As for destroying a forest, a few deer won't do it, but when they reach into the thousands it becomes a much different story. As somebody once said, "quantity has a quality all its own."
'Sides, think of the possibilities. :)
Besides, thousands of deer means lots and lots of wolves and panthers and mountain lions -- and no more thousands of deers.
Imagine an elven kingdom established ages ago in a world of veldt and savannah. A kingdom of pastoral nomads, riverside farmers, and marshland dwellers. A kingdom where the elves ride tough, hardscrabble horses tending red deer in great herds, while their cousins hunt elk in the scattered woods.
It is a harsh world, of harsh winters and near constant wars; for the elves are in a state of near constant feuding, when they're not using their skills and their magics to keep humans, goblins, and dwarfs alike in check. For the elves have long memories, and hold grudges and spites for a very long time.
Imagine elves who follow the way of the horse and the bow.

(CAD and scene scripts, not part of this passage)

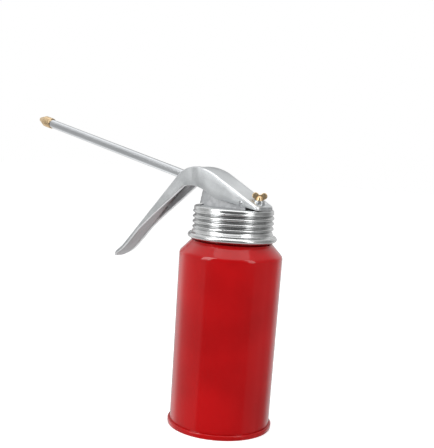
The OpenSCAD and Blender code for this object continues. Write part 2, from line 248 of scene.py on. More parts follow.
def grainGroup():
    # sand-cast or die-cast skin: a fine grain, with broad cloudy tones
    tree, inn, out = newGroup("castGrain", [("Grain Scale", "NodeSocketFloat", 900.0)],
                              [("Height", "NodeSocketFloat"), ("Tone", "NodeSocketFloat")])
    coords = objectCoords(tree)
    fine = noiseNode(tree, coords, inn.outputs["Grain Scale"], 4.0, 0.6)
    broad = noiseNode(tree, coords, 60.0, 3.0, 0.5)
    link(tree, weightedSum(tree, fine, 0.8, broad, 0.4), out.inputs["Height"])
    link(tree, weightedSum(tree, broad, 0.7, fine, 0.3), out.inputs["Tone"])
    return tree


def linesGroup():
    # fine lines left by drawing, turning or polishing, stretched by the three numbers of Stretch
    tree, inn, out = newGroup("drawLines", [("Stretch", "NodeSocketVector", (1.0, 1.0, 1.0)),
                                            ("Line Scale", "NodeSocketFloat", 400.0)],
                              [("Height", "NodeSocketFloat"), ("Tone", "NodeSocketFloat")])
    scaled = tree.nodes.new("ShaderNodeVectorMath")
    scaled.operation = "MULTIPLY"
    link(tree, objectCoords(tree), scaled.inputs[0])
    link(tree, inn.outputs["Stretch"], scaled.inputs[1])
    fine = noiseNode(tree, scaled.outputs[0], inn.outputs["Line Scale"], 3.0, 0.65)
    broad = noiseNode(tree, scaled.outputs[0], 60.0, 2.0, 0.5)
    link(tree, fine, out.inputs["Height"])
    link(tree, weightedSum(tree, fine, 0.55, broad, 0.45), out.inputs["Tone"])
    return tree


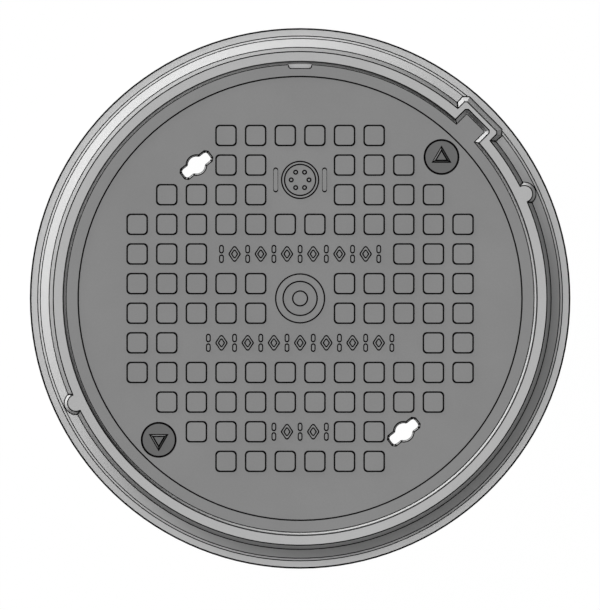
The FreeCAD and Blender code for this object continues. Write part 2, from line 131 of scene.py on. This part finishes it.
# Rows of marks: the place of each in stud steps with its number of marks, the step from mark to mark, the
# width, height and corner radius of a lozenge and of its hole, and the width and height of a short bar and
# how far it lies off the row's middle
MARK_ROWS = ((1.5, 13), (-1.5, 15), (-4.5, 5))
MARK_STEP = 17.7 * MM
LOZENGE = (18 * MM, 26 * MM, 3 * MM)
LOZENGE_HOLE = (6 * MM, 10 * MM, 1 * MM)
SHORT_BAR = (6.6 * MM, 12 * MM)
SHORT_BAR_PLACE = 6.5 * MM

# The ring and boss in the middle, and above them a ring round a circle of dots, with a long bar on either
# side. A ring has its outer and inner radius, and a bar its width and height.
MIDDLE_RING = (34 * MM, 22 * MM)
MIDDLE_BOSS = 11 * MM
UPPER_PLACE = 4 * STUD_PITCH
UPPER_RING = (26 * MM, 20 * MM)
DOTS = 6
DOT_RING = 12 * MM
DOT_RADIUS = 3.5 * MM
DOT_POINTS = 20
LONG_BAR = (6.6 * MM, 34 * MM)
LONG_BAR_PLACE = 33 * MM

# The picture: parallel view, its width and height in pixels, the size of one pixel, and the pixel that the
# object's middle is at
IMAGE_WIDTH = 600
IMAGE_HEIGHT = 610
PIXEL = 1.3502 * MM
OBJECT_MIDDLE_PIXEL = (300.1, 298.4)
CAMERA_HEIGHT = 3
CAMERA_RANGE = 20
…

Elves who dance with the wind, and lay out their dead for vulture and crow to take. Imagine elven convocations in tent cities that shiver with magic and color, and any oath sworn by the Huntsman and the Mare is upheld to the death.
Imagine a nation under threat by other peoples, peoples who think they know how the world should be. Imagine a race who long ago learned to accept the world as it is, but now face extinction from enemies who either will not understand, or who cannot understand.
Learning means having to change how you see the world. But it need not make the new world something to dread and avoid.
Nantucket as depicted Nightbirds of Nantucket, by Joan Aiken. (Although not as well depicted as The Wolves of Willoughby Chase the image of a Puritan woman in a black frock running along a massive cannon stuck with me. It doesn't hurt that I have relatives on that island.)
The Shadowlands of Tad Williams new series. The idea of a moving line of shadow? Creepy.
So many places in Lord of the Rings ring true and deep. I think it's a combination of the names and the understated way in which he seizes the imagination wholly and utterly.
The cold and frozen world of Alan Dean Foster's Icerigger as well as his world-girdling forest of Midgard.
An ancient yet Nordic world with a massive fortress, dark and dim, and yet ancient shores of battle and Valkyries? All the Windwracked Stars by Elizabeth Bear.
Alien ribs curling over piles of stone and train-tracks, rife with magic, insect headed women and talking cacti? One cannot escape the incredible savor of China Mieviell's Perdido Street Station. Not to mention the ocean-going archipelago of ships in The Scar.
The coal-burnt brass-girdled environs of London enveloped in dust and alien conquest: Whitechapel Gods
Ah, I fear I am getting far afield. Let me draw closer to true fantasy. I would have to say that the seaborn feel of Ursula K. LeGuin's excellent Earthsea trilogy never tires.
Hard upon its heels though - I read them less than a year apart IIRC - is the cold world of black fortresses and rare wizards as seen in Barbara Hambly's Darwath series.
No taxonomy would be complete without consider the Land. There is a place where one might feel transported. Thomas Covenant the Unbeliever, standing upon Stormreach, and surveying the Land? Yes, I want to believe.
There must be many more. I think the supply of worlds and settings that engage our imagination is limitless.